Over the last several months I’ve noticed differences in people. It’s not as black and white as what I’m going to say next, but overall it sums up what I’ve observed. There are two types of people, post-pandemic:
There are people who thrived in 2020 and there are people who were merely surviving.
Want to know which group I’m part of? The latter.
The pandemic life that we were all shuffled into brought loneliness, betrayal, anxiety, loss and missed expectation in my own heart and day to day life. There were good things that happened – we moved back to Wisconsin, moved into a house that we’re still slowly making into a home, we had another healthy baby, met and have become friends with some of the best neighbors. I’m grateful, but I’m also no enemy to grief and hardship.
Within months, I lost friends – deep friendships that I thought would last a lifetime. We lost connection with new neighbors in an unfamiliar neighborhood. We weren’t given eye contact, waving was something of the past, and we could forget about play dates, lunch outings, making friends at the park, hosting dinner parties, flying to see family, taking a bite of food without anxiety rippling up (for the first time ever) about how many doorknobs we’ve touched in a days-span. Can you relate or am I literally the only one?
I cannot, seriously, be the only one.
To say that I was merely surviving the last 2 years is a stretch. And it didn’t even hit me, because this was, indeed, the “new normal,” until December of last year when we got sick. What we also didn’t know then, was that we would be cycling this sickness for 6 months to come. Very few people knew we were battling sickness the first half of this year, it was rounds and rounds of being bed-ridden, feeling too exhausted to nurse my new baby, staying up all night checking Liliana’s fever, and waking up more exhausted than I was going to bed the night before.
Maybe I’ll share more about the ins-and-outs of those 6 months, but for now, all I can muster up to say is that it was tough. It was a season (coming off an already long, isolated season) of confusion and loss. But being within the throes of the “new normal” I was blind to what was happening around me and numb to what I even felt about it.
Have I lost you, in the pit of despair I’m describing that I was being buried in myself? It wasn’t all doom and gloom, but if you look back at my journal you would’ve thought I was on my deathbed. Some days felt like it, with a newborn, a sick toddler, sick husband and a fever myself. If it sounds rough, it was. It felt like a cycling nightmare.

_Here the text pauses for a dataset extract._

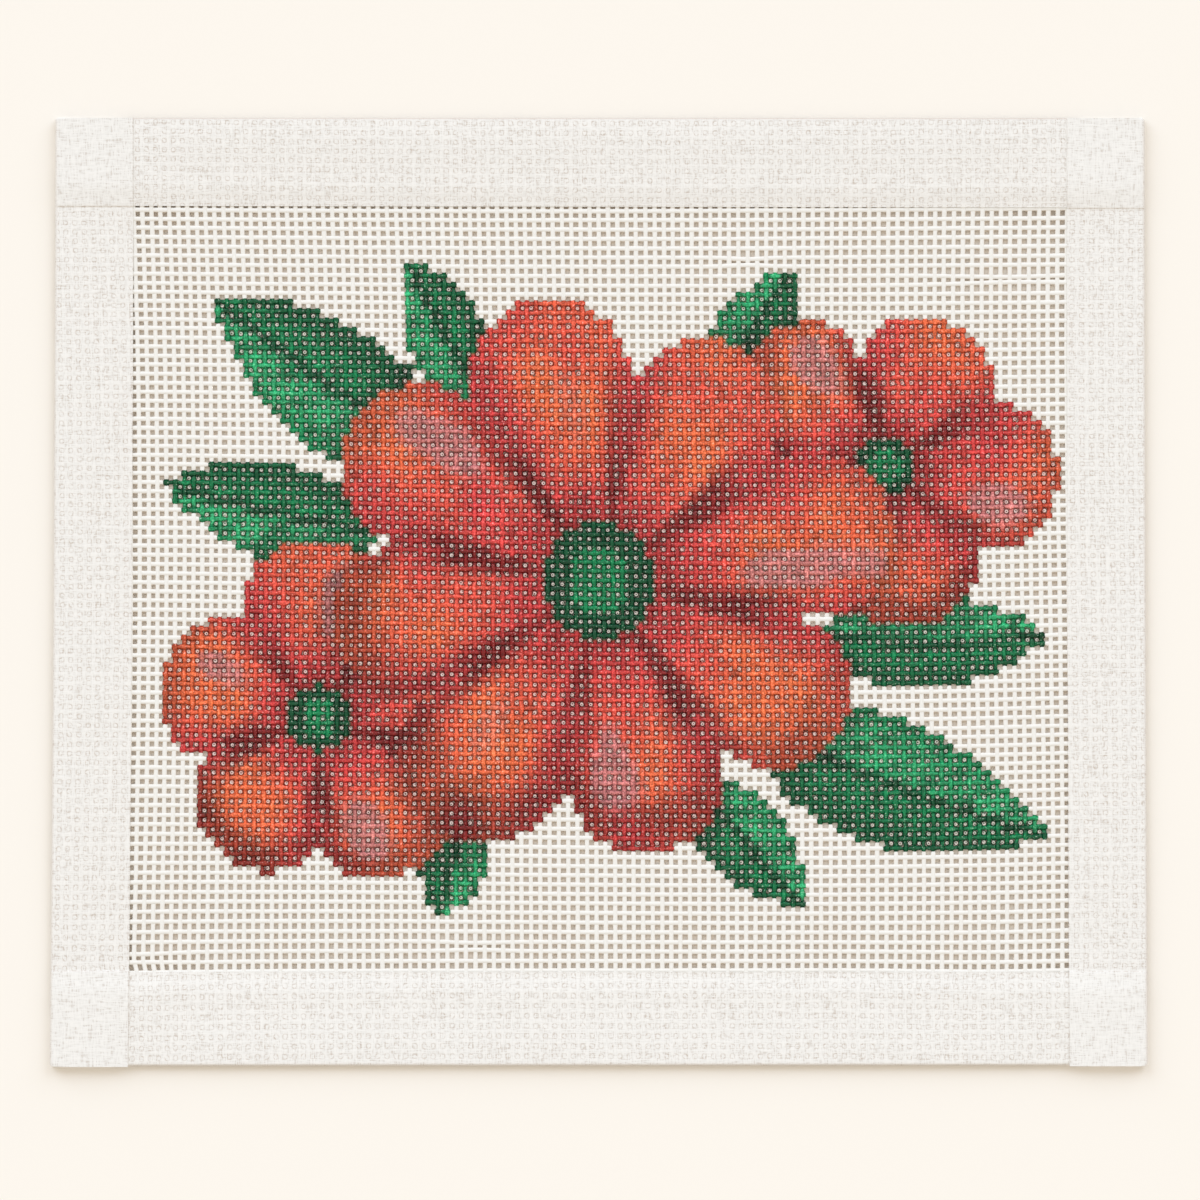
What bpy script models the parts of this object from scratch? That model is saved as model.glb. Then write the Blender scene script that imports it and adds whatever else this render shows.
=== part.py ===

But let me tell you this. Within the pit of sickness, confusion, loss and despair in those 6 months (again, after 48 isolating months), there was light and peace and hope. I have a Light, THE Light, within me reminding me that I am not, and will never be, alone in my suffering. It reminded me during those dark months that there is still something, lotsa things, to be grateful for. Reminding me that with this specific Light, I lack nothing (Psalm 23:1). And with each new morning, came the reminder that I am still alive. Still breathing and able to serve and show up and give myself to my family and home and neighbors, even with the little bit of energy I had.
Are you, too, familiar with grief and loss, anxiety and loneliness? Depending on where you are in your journey, you might also know that grief and gratitude can, indeed, be held in the same hand.
Let me say that again. Gratitude and grief can live in the same home, in the same heart, all at the same time.
But with loneliness being at a record high, maybe you’re not there yet. You’re still sitting in the pit, feeling alone, desperate and searching (or about to give up). That’s okay, you’re still in good company.
Friend, there is hope. I’m on the breakthrough. And although I’m not totally broken free, I’m on my way, slowly breaking through the cold ground, hardened by a long, cold and desolate winter. And I want to bring you with me because I think it’s important to see someone move through something, not just be on the “other side.” And if you, too, are familiar with grief, there really is no “other side” – grief still exists, but joy is brought alongside it. And when they – grief and joy – are twisted together, they become one of the most powerful pairs known to man.
Grief, when locking hands with joy, is where empathy begins to root, it’s where connection is strengthened, it’s where we feel deeply & heal triuphantly.
This is the place I’m finding myself. Where roots are growing down and little by little, I’m spouting up, becoming unearthed. The brightness of the sunshine is poking through all the cracks and even the slightest feeling of warmth on my bare skin is giving me more hope. More energy and delight moving forward.
Do you know what group you would place yourself in – thriving or surviving? Either way, you’re in good company. There is at least one person in the trenches with you. Hi friend, I’m here. Let’s link arms. I’m here to listen. And if speaking is too much, I’m really good at hugs, or simply sitting with you in the yuck.
Be honest, which group are you part of?